There's also my interview with David Latt, whose version of War of the Worlds either just hit the shelves or is about to. It's really good. A terrific adaptation of the novel. You will believe that C. Thomas Howell can fly... or at least act.
My review of Death Defying Acts is running too. You can read about Debbie Rochon's adventures trying to sell this movie at Cannes in the new Videoscope too. (See how it all comes together? Call me a hack, will ya?)

Wednesday, July 06, 2005

Observing my life from a safe distance

I've said it before: I lead an odd life.

I started the day at 5am, finishing up an article about my adventures with Cameron Romero and his company, hobnobbing at the Pittsburgh Premiere of Land of the Dead with Quentin Tarantino, Robert Rodriguez and Greg Nicotero.

From there I went and spent a couple of hours at the Post Office, doing my time as the fill-in janitor while the full-time guy is on vacation.

I came back about 9, sat down and began editing the relaunch issue of Sirens of Cinema magazine, laying out my interview with Amber Benson and giving the once-over to pieces on Amy, Debbie Rochon and Brinke Stevens.

About 2 pm, I had to call it quits so I could make my second shift as postal janitor.

Around 5, I stopped at the stables to feed our horses.

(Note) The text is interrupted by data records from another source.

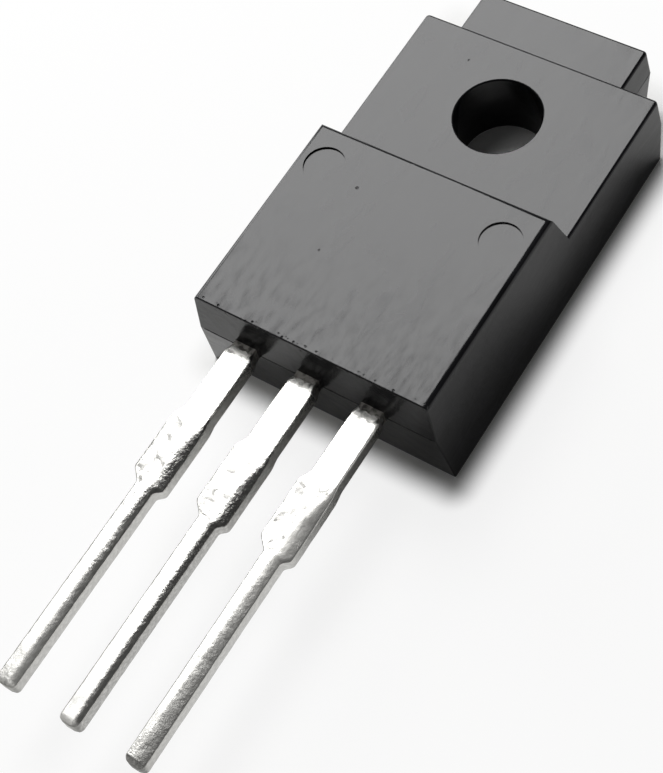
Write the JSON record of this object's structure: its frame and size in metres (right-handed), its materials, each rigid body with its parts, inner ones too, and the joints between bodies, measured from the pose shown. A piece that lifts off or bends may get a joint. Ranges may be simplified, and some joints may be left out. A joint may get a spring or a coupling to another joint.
{
  "type": "power transistor",
  "caption": "Power transistor in a black fully moulded package with a stepped body, mounting hole, end tongue and straight tinned leads.",
  "frame": {"origin": "middle of the mounting hole on the back face, the face that meets a heat sink", "axes": "+Z out of the front face along the mounting hole, +Y from the leads towards the end tongue, +X to the right seen from the front with the tongue up"},
  "size_m": [0.01, 0.0304, 0.0045],
  "materials": {
    "moulding_compound": "satin moulded epoxy",
    "tinned_lead": "bright solder-dipped copper alloy",
    "die_solder": "dull solder",
    "silicon": "polished silicon",
    "bond_wire": "drawn aluminium wire"
  },
  "bodies": {
    "root": {"moulded_body": "moulding_compound", "base_lead": "tinned_lead", "collector_lead_and_pad": "tinned_lead", "emitter_lead": "tinned_lead", "die_solder": "die_solder", "silicon_die": "silicon", "base_bond_wire": "bond_wire", "emitter_bond_wire_1": "bond_wire", "emitter_bond_wire_2": "bond_wire"}
  },
  "joints": []
}
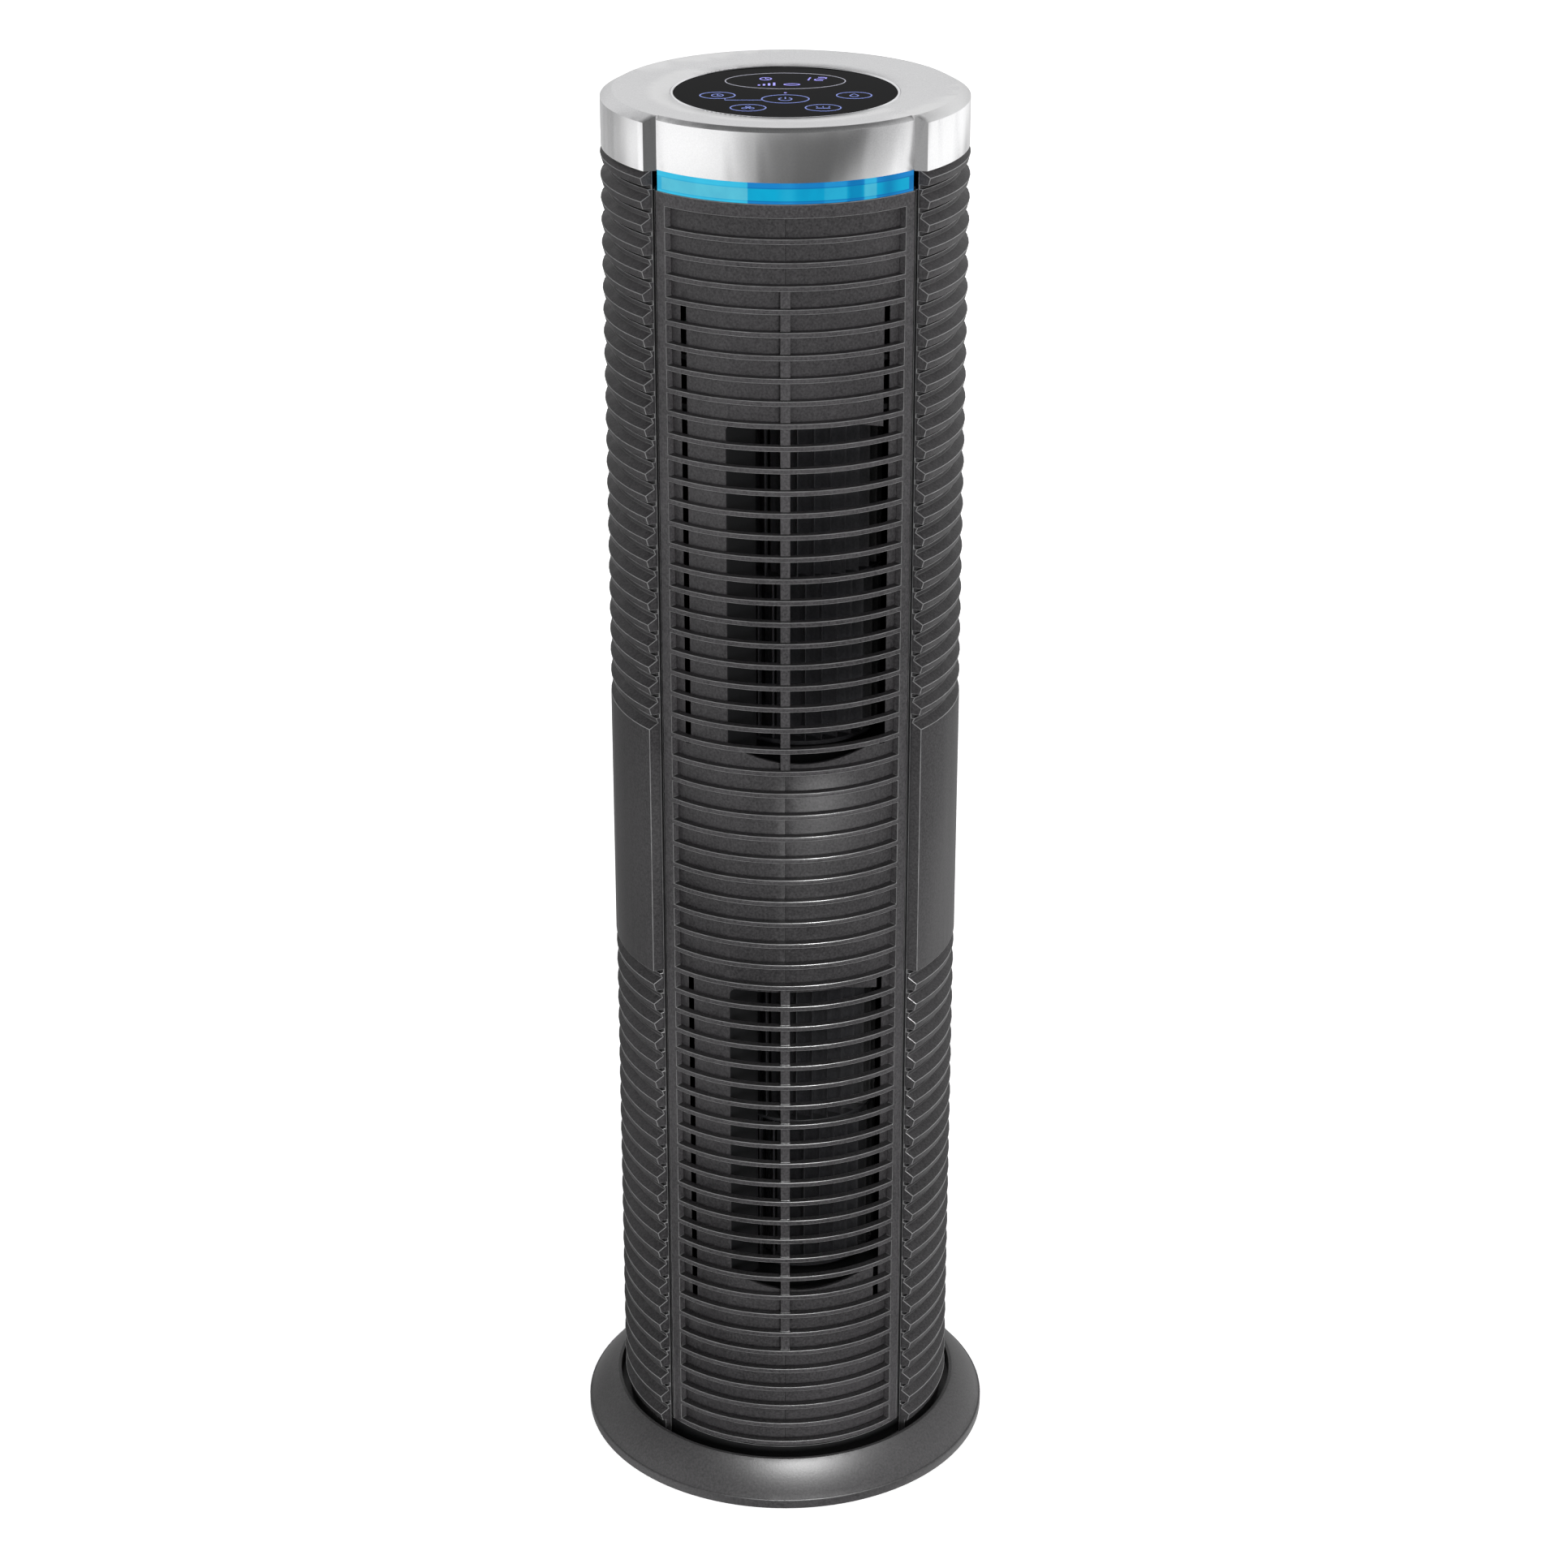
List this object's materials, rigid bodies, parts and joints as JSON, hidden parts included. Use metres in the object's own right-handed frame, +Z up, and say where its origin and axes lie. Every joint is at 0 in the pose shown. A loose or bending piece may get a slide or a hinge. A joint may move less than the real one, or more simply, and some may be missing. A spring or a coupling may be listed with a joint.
{
  "type": "air purifier",
  "caption": "Upright round tower air purifier with a barred front outlet, ribbed sides, silver cap with a glass touch panel, lit band, flanged base and tilt-out rear filter door.",
  "frame": {"origin": "middle of the circle of feet, on the surface the purifier stands on", "axes": "+Z up, -Y towards the front air outlet, +Y towards the filter door, +X to the right seen from the front"},
  "size_m": [0.2074, 0.2074, 0.7025],
  "materials": {
    "charcoal_plastic": "fine-grained satin charcoal moulding",
    "inner_black_plastic": "plain dark moulding",
    "impeller_plastic": "glass-filled dark plastic",
    "rubber": "matt black rubber",
    "screw_steel": "black-passivated steel",
    "silver_cap": "satin metallic silver lacquer",
    "bright_trim": "bright plated",
    "black_glass": "gloss black touch glass",
    "cyan_band": "translucent lit cyan plastic",
    "bronze": "oil-filled sintered bronze",
    "shaft_steel": "ground steel",
    "motor_steel": "zinc-plated pressed steel",
    "copper": "enamelled copper windings",
    "capacitor_grey": "grey case",
    "ballast_white": "off-white case",
    "lamp_glass": "clear quartz tube",
    "lamp_metal": "bright metal",
    "filter_card": "pressed card frame",
    "filter_paper": "pleated filter paper",
    "carbon_foam": "open-cell carbon foam",
    "pull_ribbon": "woven ribbon",
    "magnet": "nickel plated",
    "board_green": "solder-masked board",
    "transformer_steel": "varnished laminations",
    "display_black": "dark display window",
    "led_white": "clear domed emitters"
  },
  "bodies": {
    "housing": {"base_flange": "charcoal_plastic", "base_plate": "inner_black_plastic", "rubber_feet": "rubber", "base_screws": "screw_steel", "plate_screws": "screw_steel", "front_housing": "charcoal_plastic", "rear_housing": "charcoal_plastic", "housing_screws": "screw_steel", "cord_gland": "rubber", "front_grille": "charcoal_plastic", "duct_panel": "charcoal_plastic", "upper_scroll": "inner_black_plastic", "lower_scroll": "inner_black_plastic", "impeller_bearings": "bronze", "motor_housing": "motor_steel", "motor_bushings": "bronze", "stator_core": "motor_steel", "stator_windings": "copper", "motor_bracket": "motor_steel", "motor_screws": "screw_steel", "motor_capacitor": "capacitor_grey", "lamp_ballast": "ballast_white", "uv_lamp_tube": "lamp_glass", "uv_lamp_caps": "lamp_metal", "lamp_sockets": "inner_black_plastic", "ionizer_module": "inner_black_plastic", "ionizer_needles": "lamp_metal", "filter_bay": "inner_black_plastic", "interlock_sensor": "inner_black_plastic", "top_deck": "inner_black_plastic", "power_board": "board_green", "power_transformer": "transformer_steel", "board_capacitors": "capacitor_grey", "relay": "ballast_white", "control_board": "board_green", "display_module": "display_black", "light_board": "board_green", "band_leds": "led_white", "top_cap": "silver_cap", "control_glass": "black_glass", "glass_trim_ring": "bright_trim", "light_band": "cyan_band"},
    "fan": {"upper_impeller": "impeller_plastic", "lower_impeller": "impeller_plastic", "impeller_hubs": "rubber", "impeller_pins": "shaft_steel", "motor_shaft": "shaft_steel", "motor_rotor": "motor_steel"},
    "rear_door": {"rear_door": "charcoal_plastic", "door_magnet": "magnet"},
    "filter": {"filter_frame": "filter_card", "filter_media": "filter_paper", "carbon_prefilter": "carbon_foam", "filter_pull_tab": "pull_ribbon"}
  },
  "joints": [
    {"name": "fan_spin", "type": "hinge", "parent": "housing", "child": "fan", "pos_m": [0.008, -0.014, 0.34], "axis": [0, 0, 1], "continuous": true},
    {"name": "door_tilt", "type": "hinge", "parent": "housing", "child": "rear_door", "pos_m": [0, 0.084, 0.0652], "axis": [-1, 0, 0], "range_deg": [0, 30]},
    {"name": "filter_tilt", "type": "hinge", "parent": "housing", "child": "filter", "pos_m": [0, 0.054, 0.075], "axis": [-1, 0, 0], "range_deg": [0, 15]}
  ],
  "couplings": [
    {"joint": "filter_tilt", "follows": "door_tilt", "ratio": 0.5}
  ]
}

I didn't see another living soul until Amy came home about 6:30.

Came home, found our dogs lying in the grass on the front yard. I put them back in their fenced-in run, found the hole they'd dug under the fence, filled it in with a cinder block I found lying under the porch. I surveyed the weeds and vowed to call around to our neighbors this weekend to see if I could borrow a few sheep.

Went inside. Returned email from various indie producers and collected more pictures for the issue and my next Film Threat article.

Right now, it's so quiet, it would be almost unnerving if I wasn't so used to it. I haven't heard a car go by in almost an hour.

I knew I wasn't a city person; I'm still not sure if I'm a country person. But looking back at how I spend my average day, I can't get over how weird it is being famous and unknown at the same time.